The debt structure used to pay for the bridge meant payments and tolls were cheap early on, but would gradually increase. Tollpayers have been saddled with covering nearly 100 percent of those payments. Currently, they pay $5 with a Good To Go! pass, $6 at the toll booth and $7 through the mail.

"Look at (the Highway 520 bridge) or Big Bertha," Young said. "If you look at those projects that have been commissioned or are about to be, the benchmark the state uses is tolls will only account for 70 percent of the cost of the project. By comparison, we got a raw deal. That's why we were able to get nearly unanimous support for this."

The old Tacoma Narrows Bridge, the westbound span, opened in 1950. Tolling began on the newer, eastbound bridge – built for about $729 million – in 2007 and had been scheduled to continue through 2032, first to fund payments on the bonds used to finance construction and then to pay off deferred sales tax on the project.

In 2017, the Legislature established a work group made up of state lawmakers and local officials to study the bridge tolling issue. It recommended the Legislature provide $125 million in state funds to rectify the inequity caused by funding the debt payments through only toll revenues.

Another House bill designed to provide toll relief would have given that sum over the life of the bridge payments – with no loans or toll increases. That bill – sponsored by Rep. Christine Kilduff, D-University Place, the lone House "no" vote on the bill the Legislature eventually approved – didn't gain any traction this session.

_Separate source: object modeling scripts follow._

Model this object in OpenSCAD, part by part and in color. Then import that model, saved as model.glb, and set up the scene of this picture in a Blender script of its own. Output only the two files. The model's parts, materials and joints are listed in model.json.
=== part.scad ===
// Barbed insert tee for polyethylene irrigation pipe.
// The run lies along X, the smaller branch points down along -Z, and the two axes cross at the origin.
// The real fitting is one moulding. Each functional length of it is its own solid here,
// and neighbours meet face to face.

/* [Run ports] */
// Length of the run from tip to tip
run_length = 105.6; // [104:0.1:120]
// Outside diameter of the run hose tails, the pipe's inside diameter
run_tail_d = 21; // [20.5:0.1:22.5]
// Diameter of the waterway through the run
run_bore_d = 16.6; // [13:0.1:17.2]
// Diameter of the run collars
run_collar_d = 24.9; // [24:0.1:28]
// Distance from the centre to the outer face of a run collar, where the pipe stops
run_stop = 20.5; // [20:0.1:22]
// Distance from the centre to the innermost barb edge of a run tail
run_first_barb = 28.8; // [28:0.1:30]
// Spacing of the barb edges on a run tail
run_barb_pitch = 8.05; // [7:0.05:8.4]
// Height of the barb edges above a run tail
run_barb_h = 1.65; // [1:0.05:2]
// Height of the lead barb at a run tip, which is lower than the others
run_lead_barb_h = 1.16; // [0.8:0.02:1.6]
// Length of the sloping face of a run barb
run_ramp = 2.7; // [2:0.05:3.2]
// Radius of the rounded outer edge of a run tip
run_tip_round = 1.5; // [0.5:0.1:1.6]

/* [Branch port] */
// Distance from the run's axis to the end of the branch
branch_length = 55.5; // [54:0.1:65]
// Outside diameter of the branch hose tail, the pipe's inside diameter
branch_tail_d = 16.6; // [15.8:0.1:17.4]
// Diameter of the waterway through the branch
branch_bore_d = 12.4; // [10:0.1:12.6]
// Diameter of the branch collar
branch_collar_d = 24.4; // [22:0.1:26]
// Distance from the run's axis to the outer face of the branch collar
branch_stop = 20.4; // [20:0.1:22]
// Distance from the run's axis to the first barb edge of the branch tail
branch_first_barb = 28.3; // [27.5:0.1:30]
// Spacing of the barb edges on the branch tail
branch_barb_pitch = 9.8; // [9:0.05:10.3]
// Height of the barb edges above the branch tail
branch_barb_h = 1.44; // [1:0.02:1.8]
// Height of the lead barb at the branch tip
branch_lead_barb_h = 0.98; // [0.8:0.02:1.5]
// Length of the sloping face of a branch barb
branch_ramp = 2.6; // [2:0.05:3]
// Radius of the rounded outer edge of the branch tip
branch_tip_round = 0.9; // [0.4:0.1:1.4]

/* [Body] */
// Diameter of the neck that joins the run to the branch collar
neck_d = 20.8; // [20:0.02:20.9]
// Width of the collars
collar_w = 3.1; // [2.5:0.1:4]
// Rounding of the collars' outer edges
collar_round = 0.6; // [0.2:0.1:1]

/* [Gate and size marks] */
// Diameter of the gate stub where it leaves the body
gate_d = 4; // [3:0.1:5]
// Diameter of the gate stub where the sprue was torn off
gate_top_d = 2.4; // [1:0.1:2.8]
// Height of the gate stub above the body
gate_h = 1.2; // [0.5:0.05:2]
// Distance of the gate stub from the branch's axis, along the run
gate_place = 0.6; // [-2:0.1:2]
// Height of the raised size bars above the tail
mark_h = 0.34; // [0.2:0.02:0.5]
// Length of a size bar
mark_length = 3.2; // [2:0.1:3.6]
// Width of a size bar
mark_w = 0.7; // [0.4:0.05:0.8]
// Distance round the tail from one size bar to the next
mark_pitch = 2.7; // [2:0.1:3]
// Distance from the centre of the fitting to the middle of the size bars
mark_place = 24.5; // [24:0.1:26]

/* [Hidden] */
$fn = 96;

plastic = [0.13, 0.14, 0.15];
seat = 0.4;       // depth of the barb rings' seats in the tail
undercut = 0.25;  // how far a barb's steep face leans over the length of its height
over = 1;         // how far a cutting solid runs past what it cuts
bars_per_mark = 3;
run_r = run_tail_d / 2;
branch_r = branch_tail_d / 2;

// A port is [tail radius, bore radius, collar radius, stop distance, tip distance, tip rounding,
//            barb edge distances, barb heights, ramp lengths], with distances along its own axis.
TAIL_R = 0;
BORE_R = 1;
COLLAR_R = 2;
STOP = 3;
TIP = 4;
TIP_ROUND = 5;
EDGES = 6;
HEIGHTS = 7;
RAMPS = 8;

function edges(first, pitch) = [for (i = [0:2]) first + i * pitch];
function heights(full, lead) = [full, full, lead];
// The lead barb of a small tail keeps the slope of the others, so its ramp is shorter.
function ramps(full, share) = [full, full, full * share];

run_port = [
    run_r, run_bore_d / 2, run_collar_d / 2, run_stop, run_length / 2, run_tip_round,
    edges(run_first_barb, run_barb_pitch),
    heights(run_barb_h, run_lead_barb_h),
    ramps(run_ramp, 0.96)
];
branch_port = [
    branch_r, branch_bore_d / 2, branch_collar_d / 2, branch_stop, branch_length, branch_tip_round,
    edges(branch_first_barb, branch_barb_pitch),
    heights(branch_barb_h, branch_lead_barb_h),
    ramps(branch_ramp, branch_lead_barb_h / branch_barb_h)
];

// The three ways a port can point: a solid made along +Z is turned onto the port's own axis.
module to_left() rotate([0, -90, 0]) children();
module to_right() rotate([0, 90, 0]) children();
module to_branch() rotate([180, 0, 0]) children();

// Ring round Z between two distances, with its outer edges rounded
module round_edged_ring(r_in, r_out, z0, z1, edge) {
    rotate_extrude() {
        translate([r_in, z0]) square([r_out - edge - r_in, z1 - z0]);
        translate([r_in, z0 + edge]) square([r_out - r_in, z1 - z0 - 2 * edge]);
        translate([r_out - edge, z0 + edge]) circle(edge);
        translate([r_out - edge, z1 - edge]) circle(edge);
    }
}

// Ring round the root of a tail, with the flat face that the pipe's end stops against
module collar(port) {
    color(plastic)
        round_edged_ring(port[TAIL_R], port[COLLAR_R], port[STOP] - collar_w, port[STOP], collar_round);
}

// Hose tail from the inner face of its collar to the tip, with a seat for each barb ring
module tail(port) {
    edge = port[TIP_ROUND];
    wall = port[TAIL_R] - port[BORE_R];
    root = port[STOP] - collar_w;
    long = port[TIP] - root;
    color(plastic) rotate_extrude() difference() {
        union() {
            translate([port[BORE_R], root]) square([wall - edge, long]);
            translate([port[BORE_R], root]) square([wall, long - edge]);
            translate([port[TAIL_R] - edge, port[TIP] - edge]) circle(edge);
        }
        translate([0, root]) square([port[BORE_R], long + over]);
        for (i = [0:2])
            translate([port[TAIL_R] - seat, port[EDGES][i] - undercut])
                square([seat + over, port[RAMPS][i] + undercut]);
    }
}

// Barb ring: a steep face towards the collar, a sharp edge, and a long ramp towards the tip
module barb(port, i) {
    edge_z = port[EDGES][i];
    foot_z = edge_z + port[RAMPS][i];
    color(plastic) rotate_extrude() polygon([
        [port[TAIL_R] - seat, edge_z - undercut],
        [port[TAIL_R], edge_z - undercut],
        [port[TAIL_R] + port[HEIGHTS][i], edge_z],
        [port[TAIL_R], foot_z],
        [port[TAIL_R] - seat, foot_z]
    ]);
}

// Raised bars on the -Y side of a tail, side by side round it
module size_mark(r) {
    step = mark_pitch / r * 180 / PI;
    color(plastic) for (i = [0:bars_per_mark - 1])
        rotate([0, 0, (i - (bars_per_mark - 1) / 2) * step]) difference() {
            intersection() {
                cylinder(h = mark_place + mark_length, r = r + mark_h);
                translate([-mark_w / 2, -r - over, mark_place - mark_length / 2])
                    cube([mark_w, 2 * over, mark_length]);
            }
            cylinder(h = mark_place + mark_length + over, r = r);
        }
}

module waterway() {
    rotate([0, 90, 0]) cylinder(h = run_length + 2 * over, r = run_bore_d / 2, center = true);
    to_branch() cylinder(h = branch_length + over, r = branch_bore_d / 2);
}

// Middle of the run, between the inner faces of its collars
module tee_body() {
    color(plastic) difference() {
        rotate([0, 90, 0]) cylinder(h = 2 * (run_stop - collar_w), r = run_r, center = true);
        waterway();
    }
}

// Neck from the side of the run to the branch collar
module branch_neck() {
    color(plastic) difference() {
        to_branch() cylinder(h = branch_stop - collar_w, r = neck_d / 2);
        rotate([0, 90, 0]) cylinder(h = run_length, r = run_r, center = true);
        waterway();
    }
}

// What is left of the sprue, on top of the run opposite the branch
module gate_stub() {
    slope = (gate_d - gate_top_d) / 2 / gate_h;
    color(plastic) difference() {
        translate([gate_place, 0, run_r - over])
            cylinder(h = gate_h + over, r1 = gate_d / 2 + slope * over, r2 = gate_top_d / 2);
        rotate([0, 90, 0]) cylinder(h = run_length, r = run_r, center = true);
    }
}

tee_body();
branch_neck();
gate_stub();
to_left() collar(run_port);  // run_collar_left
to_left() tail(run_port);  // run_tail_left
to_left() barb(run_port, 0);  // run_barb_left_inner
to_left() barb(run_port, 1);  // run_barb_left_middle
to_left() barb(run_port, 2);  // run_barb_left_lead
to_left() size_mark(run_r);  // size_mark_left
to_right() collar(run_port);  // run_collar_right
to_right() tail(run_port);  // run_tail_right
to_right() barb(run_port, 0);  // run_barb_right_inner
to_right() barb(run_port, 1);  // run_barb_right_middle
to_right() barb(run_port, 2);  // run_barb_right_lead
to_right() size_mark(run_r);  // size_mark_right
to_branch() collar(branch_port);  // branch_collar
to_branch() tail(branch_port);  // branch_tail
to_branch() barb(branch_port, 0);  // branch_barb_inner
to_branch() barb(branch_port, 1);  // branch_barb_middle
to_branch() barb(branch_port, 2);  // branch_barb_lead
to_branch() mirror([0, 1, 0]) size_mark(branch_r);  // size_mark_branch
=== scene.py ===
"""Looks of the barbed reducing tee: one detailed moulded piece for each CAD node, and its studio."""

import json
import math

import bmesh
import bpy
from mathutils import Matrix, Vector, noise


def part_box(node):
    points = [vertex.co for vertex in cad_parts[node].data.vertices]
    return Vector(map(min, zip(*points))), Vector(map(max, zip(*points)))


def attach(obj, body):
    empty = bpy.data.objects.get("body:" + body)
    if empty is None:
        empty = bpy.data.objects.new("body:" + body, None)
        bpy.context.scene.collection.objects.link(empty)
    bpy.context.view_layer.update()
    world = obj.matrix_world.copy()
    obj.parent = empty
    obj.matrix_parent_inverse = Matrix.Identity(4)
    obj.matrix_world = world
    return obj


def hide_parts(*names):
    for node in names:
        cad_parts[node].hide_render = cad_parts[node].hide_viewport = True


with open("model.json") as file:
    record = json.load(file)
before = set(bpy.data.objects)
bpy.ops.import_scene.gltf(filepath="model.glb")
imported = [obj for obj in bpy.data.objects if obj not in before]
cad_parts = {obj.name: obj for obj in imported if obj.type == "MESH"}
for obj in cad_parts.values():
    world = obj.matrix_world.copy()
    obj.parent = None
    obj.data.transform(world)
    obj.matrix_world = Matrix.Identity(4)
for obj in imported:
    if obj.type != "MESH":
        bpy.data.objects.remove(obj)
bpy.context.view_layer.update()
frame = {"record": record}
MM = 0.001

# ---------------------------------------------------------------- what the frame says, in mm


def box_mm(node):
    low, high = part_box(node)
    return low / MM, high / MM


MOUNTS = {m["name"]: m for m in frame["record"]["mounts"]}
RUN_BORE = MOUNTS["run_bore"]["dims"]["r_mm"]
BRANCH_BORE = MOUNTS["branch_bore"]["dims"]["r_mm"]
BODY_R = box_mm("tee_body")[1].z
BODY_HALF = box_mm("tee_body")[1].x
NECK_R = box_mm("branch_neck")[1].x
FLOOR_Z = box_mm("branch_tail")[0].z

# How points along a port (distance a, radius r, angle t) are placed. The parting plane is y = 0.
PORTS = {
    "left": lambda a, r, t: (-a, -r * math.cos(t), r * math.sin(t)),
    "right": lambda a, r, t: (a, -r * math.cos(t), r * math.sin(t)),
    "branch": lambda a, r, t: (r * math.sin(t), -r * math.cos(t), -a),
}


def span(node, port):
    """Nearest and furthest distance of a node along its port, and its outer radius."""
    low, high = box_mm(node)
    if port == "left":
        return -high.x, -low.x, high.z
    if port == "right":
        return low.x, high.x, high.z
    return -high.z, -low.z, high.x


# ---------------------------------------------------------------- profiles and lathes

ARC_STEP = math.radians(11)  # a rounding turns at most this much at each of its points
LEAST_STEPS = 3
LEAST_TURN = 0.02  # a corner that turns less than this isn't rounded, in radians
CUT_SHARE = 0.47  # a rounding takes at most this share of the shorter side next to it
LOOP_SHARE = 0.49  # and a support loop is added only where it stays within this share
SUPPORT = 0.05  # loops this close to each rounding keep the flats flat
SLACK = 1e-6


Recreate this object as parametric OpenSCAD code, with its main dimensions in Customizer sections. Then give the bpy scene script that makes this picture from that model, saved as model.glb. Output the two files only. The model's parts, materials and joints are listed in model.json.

"We got a loan on a loan," said Rep. Michelle Caldier, R-Port Orchard, who co-sponored Kilduff's bill.

"Instead of getting $125 million from the Legislature for the bad deal that the people got when the Tacoma Narrows Bridge tolls were being set up, instead they got a loan, an $85 million loan. ... I don't think that's a win," she said. "I think we're going to be paying on it longer, and I think we should have gotten the $125 million we were committed to getting."